Il facoltoso (ma noiosissimo) marito ingaggia un detective per recuperare l’affetto della moglie ormai turbata dalle visioni notturne, ricorrendo ad una improbabile Circolo degli studiosi al cui interno c’è un consesso di personaggi bizzarri e parecchio comici che promettono varie prodezze, tra cui anche quella di recuperare nel corpo e nell’anima i coniugi smarriti. Per sua sfortuna il detective assegnato al suo caso è proprio Z in carne ed ossa: l’incubo premonitore della donna si trasformerà in una romantica passione con buona pace del marito non ostacolerà il lieto fine.
Mosjoukine crea una serie incredibile di personaggi, che prendono vita sullo schermo grazie ad un talento istrionico e al suo poliedrico talento nel travestimento. Nella scena iniziale dell'incubo, maggiormente ispirata all’estetica chiaroscurale e alle grevi ambientazioni dell’espressionismo tedesco, l’attore interpreta contemporaneamente l’eretico bruciato sul rogo, un dandy, un sacerdote, un barbone, per poi proseguire la sua eccellente prova attoriale.
Al virare del film verso i registri più leggeri della commedia americana, diventa il brillante detective Z, personaggio a sua volta dotato di una personalità sfaccettata (è al contempo geniale investigatore, romantico innamorato, amorevole nipote ecc).
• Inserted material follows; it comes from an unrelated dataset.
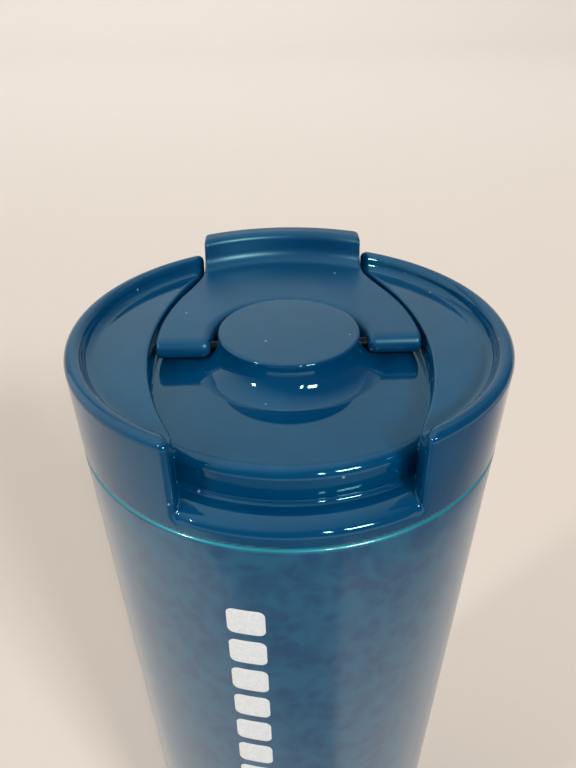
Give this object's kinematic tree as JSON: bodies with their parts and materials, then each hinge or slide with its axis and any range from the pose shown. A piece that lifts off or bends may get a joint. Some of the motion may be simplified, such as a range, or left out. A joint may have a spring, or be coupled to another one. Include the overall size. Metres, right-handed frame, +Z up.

Da artista carismatico quale era egli riesce a scavare nella psicologia dei personaggi interpretati scegliendo in alcuni casi le vie della sperimentazione, con l'introduzione anche di elementi comici come nella esilarante sequenza del Circolo segreto.
Nell'inconsueta veste di regista, alla sua seconda prova, Mosjoukine predispose accurate note preparatorie per la produzione, dichiarando, come riportano le fonti dell’epoca, che il suo soggetto era l'amore tra un uomo e una donna, e che non rivendicava alcun significato morale o filosofico. "Sono Lei e Lui, colti di sorpresa dall'obiettivo della macchina fotografica nel momento del loro inaspettato incontro. Un presentimento li separa loro malgrado, per cedere alla fine a un'attrazione reciproca (…)".
Tutta l’opera è inoltre un esplicito tributo alla modernità incarnata dalla Ville Lumière, di cui Mosjoukine tesse continuamente le lodi tramite i dialoghi dei personaggi, esaltandone la sinfonia delle luci, la vivacità sociale ed intellettuale, le novità della tecnica rappresentata in particolare dalle automobili, in netta contrapposizione alla monotonia e arretratezza della vita di provincia.
Proiettato per la prima volta il 1 giugno 1923 alla Salle Marivaux di Parigi, l’opera fu acclamata dalla critica dell’epoca che ne riconobbe l’originalità e per alcuni versi la modernità del linguaggio cinematografico, in grado di accogliere in alcune sequenze come quella dell’incubo, le soluzioni formali (dissolvenze, montaggio veloce, indagine psicologica dei personaggi) del coevo impressionismo francese.
Ricciotto Canudo, uno dei teorici della corrente, ne esaltò la visionarietà affermando che il film era "sorprendente come i primi balletti di Diaghilev”, accogliendo di fatto il divo russo nella schiera degli autori moderni.